Deux ou trois sites autour du Léman
A ce stade, pour Carole Fonty, 38 ans, experte en marketing passée par les groupes Pernod Ricard puis L'Oréal, qui ne s’est pas encore versé de salaire sur ce projet, c’est comme un départ de Grand Prix. Elle serait même dans le «tour de formation» comme on dit en automobile, avec un circuit jalonnant la plus grande étendue d’eau douce d’Europe occidentale: "Le Léman concerne plusieurs cantons, et j’aimerais que la France entre dans le projet. On veut travailler, dès cet été, sur deux ou trois sites. C’est sur ce lac que je voudrais m’assurer que tout fonctionne, afin, par la suite, d’adapter les procédures de transformation ailleurs, en Suisse et à l’étranger.
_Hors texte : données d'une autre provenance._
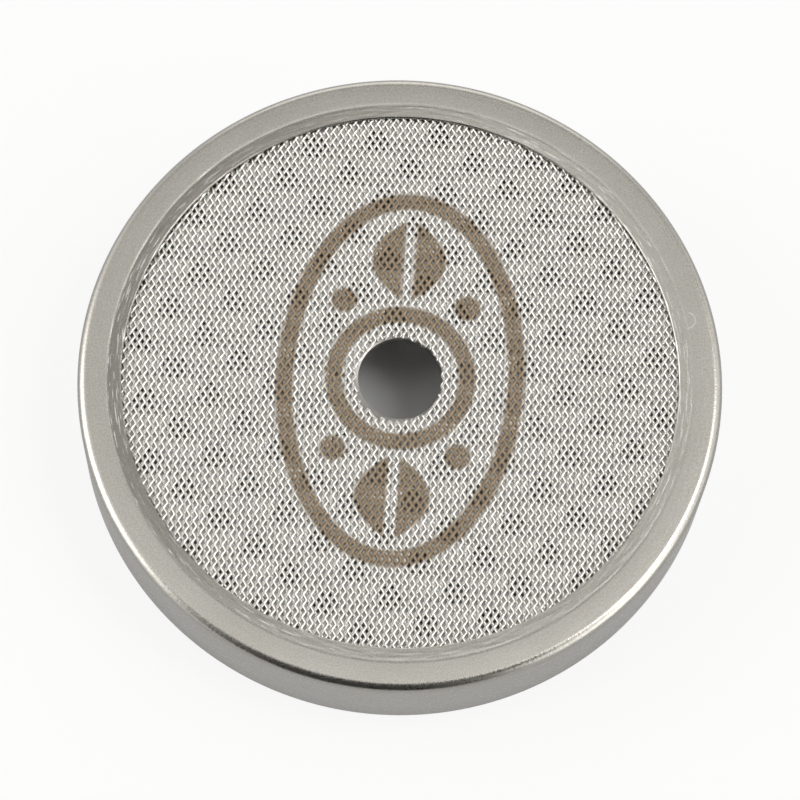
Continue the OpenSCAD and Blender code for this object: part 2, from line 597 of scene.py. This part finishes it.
def cup_ring_section():
    top = MESH_BOTTOM
    wall_r = CUP_R - PLATE_T
    inner_r = CUP_CORNER_R - PLATE_T
    points = arc(FLAT_R, top - CUP_CORNER_R, CUP_CORNER_R, 90, 0, 10)
    points += arc(CUP_R - CUP_EDGE_R, CUP_EDGE + CUP_EDGE_R, CUP_EDGE_R, 0, -90, 4)
    points += arc(wall_r + CUP_EDGE_R, CUP_EDGE + CUP_EDGE_R, CUP_EDGE_R, -90, -180, 4)
    points += arc(wall_r - inner_r, top - CUP_CORNER_R, inner_r, 0, 90, 6)
    if points[-1][0] > FLAT_R + 0.001:
        points.append((FLAT_R, top - PLATE_T))
    return points


underside = copied(sheet, (0, 0, MESH_BOTTOM - PLATE_T))
sheet.location = (0, 0, MESH_BOTTOM)
wall = hole_wall("hole_wall", HOLE_R, HOLE_SIDES)
walls = [copied(wall, p + Vector((0, 0, MESH_BOTTOM))) for p in HOLES]
bpy.data.objects.remove(wall)
screw_wall = hole_wall("screw_wall", SCREW_R, SCREW_SIDES)
screw_wall.location = (0, 0, MESH_BOTTOM)
cup_ring = turned("cup_ring", cup_ring_section(), closed=False)
cup = join([sheet, underside, screw_wall, cup_ring] + walls, "spreader_cup_punched")
bpy.ops.object.transform_apply(location=True, rotation=True, scale=True)
bpy.ops.object.mode_set(mode="EDIT")
bpy.ops.mesh.select_all(action="SELECT")
bpy.ops.mesh.remove_doubles(threshold=CUP_MERGE)
bpy.ops.mesh.normals_make_consistent(inside=False)
bpy.ops.mesh.select_all(action="DESELECT")
bpy.ops.mesh.select_non_manifold()
bpy.ops.object.mode_set(mode="OBJECT")
print("open edges in the cup:", sum(e.select for e in cup.data.edges))
finish_piece(cup, "spreader_cup", CUP_STEEL, 30)

# %% [markdown]
# ## Wire steel and the laser mark
# The mesh is bright drawn wire. An oval ornament is burnt into it about the screw hole: laser
# heat leaves the wires tan and dull. The ornament is plain geometry, worked out from distances to
# its outlines: an oval frame, a ring, two leaves and four dots.

# %% Make the wire's metal
MARK_HALF_W = 10.2
MARK_HALF_H = 16.6
MARK_STROKE = 0.75
RING_R = 5.9
LEAF_MID = 11.0
LEAF_HALF_H = 4.0
LEAF_HALF_W = 3.3
LEAF_SLIT = 0.5
DOT_X, DOT_Y, DOT_R = 5.5, 6.9, 1.15
WIRE_DARK, WIRE_LIGHT = (0.57, 0.555, 0.53), (0.73, 0.72, 0.695)
BURNT_DARK, BURNT_LIGHT = (0.20, 0.148, 0.092), (0.34, 0.265, 0.18)


def inside(tree, distance, soft=0.2):
    """One where a distance to an outline is negative, with an edge as ragged as the weave."""
    return spread(tree, distance, soft, -soft)


def off_oval(tree, x, y):
    """How far a point lies from the oval's line, from the oval's equation and its slope there."""
    across = times(tree, x, 1 / MARK_HALF_W)
    along = times(tree, y, 1 / MARK_HALF_H)
    value = plus(tree, times(tree, across, across), times(tree, along, along))
    slope = length(tree, times(tree, across, 2 / MARK_HALF_W), times(tree, along, 2 / MARK_HALF_H))
    return math_node(tree, "ABSOLUTE", math_node(tree, "DIVIDE", minus(tree, value, 1.0), slope))


def laser_mark(tree, place):
    """One on the ornament and nought elsewhere. It's the same in all four quarters."""
    x, y, z = in_mm(tree, place)
    x = math_node(tree, "ABSOLUTE", x)
    y = math_node(tree, "ABSOLUTE", y)
    oval_line = inside(tree, minus(tree, off_oval(tree, x, y), MARK_STROKE))
    off_ring = math_node(tree, "ABSOLUTE", minus(tree, length(tree, x, y), RING_R))
    ring_line = inside(tree, minus(tree, off_ring, MARK_STROKE))
    up = times(tree, minus(tree, y, LEAF_MID), 1 / LEAF_HALF_H)
    width = times(tree, minus(tree, 1.0, times(tree, up, up)), LEAF_HALF_W)
    leaf = inside(tree, minus(tree, x, width))
    leaf = times(tree, leaf, inside(tree, minus(tree, LEAF_SLIT, x)))
    off_dot = length(tree, minus(tree, x, DOT_X), minus(tree, y, DOT_Y))
    dots = inside(tree, minus(tree, off_dot, DOT_R))
    lines = math_node(tree, "MAXIMUM", oval_line, ring_line)
    return math_node(tree, "MAXIMUM", lines, math_node(tree, "MAXIMUM", leaf, dots))


def make_wire_steel():
    material, tree, shader, place = new_metal("mesh_drawn_wire")
    speck = noise(tree, place, 2400.0, 1.0, 0.5)
    mark = laser_mark(tree, place)
    base = mix_colour(tree, speck, WIRE_DARK, WIRE_LIGHT)
    burnt = mix_colour(tree, speck, BURNT_DARK, BURNT_LIGHT)
    tree.links.new(mix_colour(tree, times(tree, mark, 0.92), base, burnt), shader.inputs["Base Color"])
    rough = plus(tree, times(tree, speck, 0.12), 0.18)
    tree.links.new(plus(tree, rough, times(tree, mark, 0.22)), shader.inputs["Roughness"])
    return material


WIRE_STEEL = make_wire_steel()

# %% [markdown]
# ## The woven mesh
# Plain weave: every wire goes over one crossing wire and under the next, and its neighbour does
# the opposite. One wire is a six-sided circle, extruded in half steps between crossings. An array
# copies it sideways, two of them in step and counter-step make one direction of the weave, and a
# second direction leans the other way. What lies outside the disc or inside the hole is cut off.

# %% Weave one direction of wires
WIRE_ANGLE = math.radians(56.5)
WEAVE_TURN = math.radians(1.0)
WIRE_PITCH = 0.555
WIRE_W = 0.28
WIRE_H = 0.19
WIRE_SIDES = 6
WEAVE_R = 26.0
MESH_HOLE_R = SCREW_R + 0.03
MESH_HOLE_MID = (-0.14, -0.11)
CROSS_STEP = WIRE_PITCH / math.sin(2 * WIRE_ANGLE)
WEAVE_MID = (MESH_TOP + MESH_BOTTOM) / 2
WAVE = (MESH_TOP - MESH_BOTTOM - WIRE_H) / 2
ROWS = 2 * math.ceil((WEAVE_R / WIRE_PITCH + 1) / 2)


def long_wire(name, phase):
    """A wavy wire along X, long enough for the widest chord and its sideways lean."""
    start_clean()
    reach = math.ceil(WEAVE_R * 1.5 / CROSS_STEP)
    bpy.ops.mesh.primitive_circle_add(vertices=WIRE_SIDES, radius=0.5, rotation=(0, math.pi / 2, 0))
    wire = bpy.context.object
    wire.name = name
    wire.scale = (WIRE_H, WIRE_W, 1)
    bpy.ops.object.transform_apply(location=False, rotation=True, scale=True)
    bpy.ops.object.mode_set(mode="EDIT")
    bpy.ops.mesh.select_all(action="SELECT")
    heights = [WAVE * phase * math.cos(math.pi * k / 2) for k in range(-2 * reach, 2 * reach + 1)]
    bpy.ops.transform.translate(value=(-reach * CROSS_STEP, 0, heights[0]))
    for a, b in zip(heights, heights[1:]):
        bpy.ops.mesh.extrude_region_move(TRANSFORM_OT_translate={"value": (CROSS_STEP / 2, 0, b - a)})
    bpy.ops.object.mode_set(mode="OBJECT")
    return wire


def weave(name, lean, phase):
    """All wires of one direction: two arrayed sets half a step apart, trimmed to the disc."""
    sideways = Vector((math.cos(-lean), math.sin(-lean), 0)) * CROSS_STEP
    sets = []
    for half, step in ((0, phase), (1, -phase)):
        wire = long_wire(name + "_set", step)
        wire.rotation_euler = (0, 0, lean)
        bpy.ops.object.transform_apply(location=False, rotation=True, scale=False)
        array = wire.modifiers.new("side_by_side", "ARRAY")
        array.use_relative_offset = False
        array.use_constant_offset = True
        array.constant_offset_displace = sideways * 2
        array.count = ROWS + 1
        bpy.ops.object.modifier_apply(modifier=array.name)
        wire.location = sideways * (half - ROWS)
        bpy.ops.object.transform_apply(location=True, rotation=False, scale=False)
        sets.append(wire)
    cloth = join(sets, name)
    trim(cloth)
    cloth.location = (0, 0, WEAVE_MID)
    cloth.rotation_euler = (0, 0, WEAVE_TURN)
    bpy.ops.object.transform_apply(location=True, rotation=True, scale=True)
    return cloth


def trim(cloth):
    """Deletes whole rings of vertices by the place of the ring's middle, then caps the ends."""
    mesh = cloth.data
    points = np.empty(len(mesh.vertices) * 3)
    mesh.vertices.foreach_get("co", points)
    rings = points.reshape(-1, WIRE_SIDES, 3).mean(axis=1)
    far = np.hypot(rings[:, 0], rings[:, 1])
    from_hole = np.hypot(rings[:, 0] - MESH_HOLE_MID[0], rings[:, 1] - MESH_HOLE_MID[1])
    gone = (far > WEAVE_R) | (from_hole < MESH_HOLE_R)
    take(cloth)
    mesh.vertices.foreach_set("select", np.repeat(gone, WIRE_SIDES))
    bpy.ops.object.mode_set(mode="EDIT")
    bpy.ops.mesh.delete(type="VERT")
    bpy.ops.mesh.select_all(action="SELECT")
    bpy.ops.mesh.select_non_manifold(extend=False)
    bpy.ops.mesh.fill_holes(sides=WIRE_SIDES)
    bpy.ops.mesh.select_all(action="SELECT")
    bpy.ops.mesh.normals_make_consistent(inside=False)
    bpy.ops.object.mode_set(mode="OBJECT")


warp = weave("mesh_wires_one_way", WIRE_ANGLE, 1)
finish_piece(warp, "woven_mesh", WIRE_STEEL, 80)
weft = weave("mesh_wires_other_way", -WIRE_ANGLE, -1)
finish_piece(weft, "woven_mesh", WIRE_STEEL, 80)

# %% [markdown]
# ## Table and light
# The photo is a studio shot on white: large soft light from both sides, a dark camera side and a
# bright ceiling. Metal shows nothing but what is round it, so the table is white to the eye and to
# reflections, and keeps a part of the shadow. Under the screen it stays as dark as it really is.

# %% Lay the table
TABLE_COLOUR = (0.88, 0.88, 0.878, 1)
TABLE_GLOW = 0.85
start_clean()
bpy.ops.mesh.primitive_plane_add(size=3.0, location=(0, 0, 0))
table = bpy.context.object
table.name = "table"
white = bpy.data.materials.new("white_table")
white.use_nodes = True
tree = white.node_tree
shader = tree.nodes.new("ShaderNodeBsdfDiffuse")
shader.inputs["Color"].default_value = TABLE_COLOUR
rays = tree.nodes.new("ShaderNodeLightPath")
mirrored = rays.outputs["Is Glossy Ray"]
direct = math_node(tree, "MAXIMUM", rays.outputs["Is Camera Ray"], rays.outputs["Is Transmission Ray"])
seen = times(tree, math_node(tree, "MAXIMUM", direct, mirrored), TABLE_GLOW)
radius, height, angle = polar(tree, tree.nodes.new("ShaderNodeTexCoord").outputs["Object"])
uncovered = spread(tree, radius, OUTER_R - 1.0, OUTER_R)
glow = tree.nodes.new("ShaderNodeEmission")
glow.inputs["Color"].default_value = (1, 1, 1, 1)
tree.links.new(minus(tree, 1.0, times(tree, mirrored, 0.5)), glow.inputs["Strength"])
blend = tree.nodes.new("ShaderNodeMixShader")
tree.links.new(times(tree, seen, uncovered), blend.inputs[0])
tree.links.new(shader.outputs[0], blend.inputs[1])
tree.links.new(glow.outputs[0], blend.inputs[2])
tree.links.new(blend.outputs[0], tree.nodes["Material Output"].inputs["Surface"])
table.data.materials.append(white)

# %% [markdown]
# The sky is painted by direction: one even ceiling, taken down behind the screen and nearly to
# black on the camera's side. Round patches are the soft lights, and the smallest and brightest
# patch is the lamp.

# %% Paint the sky
CEILING = 0.98
SKY_COLOUR = (1.0, 0.985, 0.955, 1)
CAMERA_SIDE = ((0.0, -0.78, 0.62), 34, 56, 0.985)
DIM_BACK = ((0.0, 0.85, 0.52), 12, 58, 0.6)
PATCHES = (
    ((-0.85, -0.05, 0.5), 14, 32, 1.7),
    ((0.8, -0.5, 0.5), 12, 28, 1.4),
    ((0.51, 0.05, 0.86), 9, 14, 5.0),
    ((0.0, 0.97, 0.2), 16, 34, 0.9),
)


def glow_patch(tree, direction, centre, inner, outer, strength):
    """Light from round one direction: full inside the first angle, none past the second."""
    near = tree.nodes.new("ShaderNodeVectorMath")
    near.operation = "DOT_PRODUCT"
    tree.links.new(direction, near.inputs[0])
    near.inputs[1].default_value = Vector(centre).normalized()
    low, high = math.cos(math.radians(outer)), math.cos(math.radians(inner))
    return spread(tree, near.outputs["Value"], low, high, 0.0, strength)


def paint_world():
    world = bpy.data.worlds.new("studio")
    scene.world = world
    world.use_nodes = True
    world.cycles.sampling_method = "NONE"
    tree = world.node_tree
    back = tree.nodes["Background"]
    direction = tree.nodes.new("ShaderNodeTexCoord").outputs["Generated"]
    camera_side = glow_patch(tree, direction, *CAMERA_SIDE)
    ceiling = minus(tree, CEILING, glow_patch(tree, direction, *DIM_BACK))
    level = times(tree, ceiling, minus(tree, 1.0, camera_side))
    for patch in PATCHES:
        level = plus(tree, level, glow_patch(tree, direction, *patch))
    tree.links.new(level, back.inputs["Strength"])
    back.inputs["Color"].default_value = SKY_COLOUR


paint_world()

# %% Finish
bpy.context.view_layer.update()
Et c’est une première mondiale: aux Etats-Unis ils éradiquent localement ces moules en utilisant des substances toxiques. Autant dire que c’est une autre approche!"
Devenir acteur maintenant
Elle accueille d’un très bon œil la création, le 1er avril dernier, d’un service spécialisé pour la moule quagga à l'Institut fédéral suisse des sciences et technologies aquatiques, cofinancé par l'OFEV et l'Eawag. Enfin, toujours dans le débit de mots ultra-rapide qui la caractérise, Carole Fonty voudrait que les pouvoirs publics cantonaux apportent leurs expertises. "Aujourd’hui il faut devenir acteur de ce projet, il faut que des spécialistes lémaniques, mais aussi de Neuchâtel, Bienne ou de Suisse alémanique, s’impliquent véritablement. On est peut-être capable de trouver une solution inédite, mais j’essaie de faire les choses dans l’ordre: après avoir validé toute la partie tests en laboratoires, il reste à attirer les compétences, trouver les sources de financement, pour transformer cette problématique en opportunité, et ce de manière durable."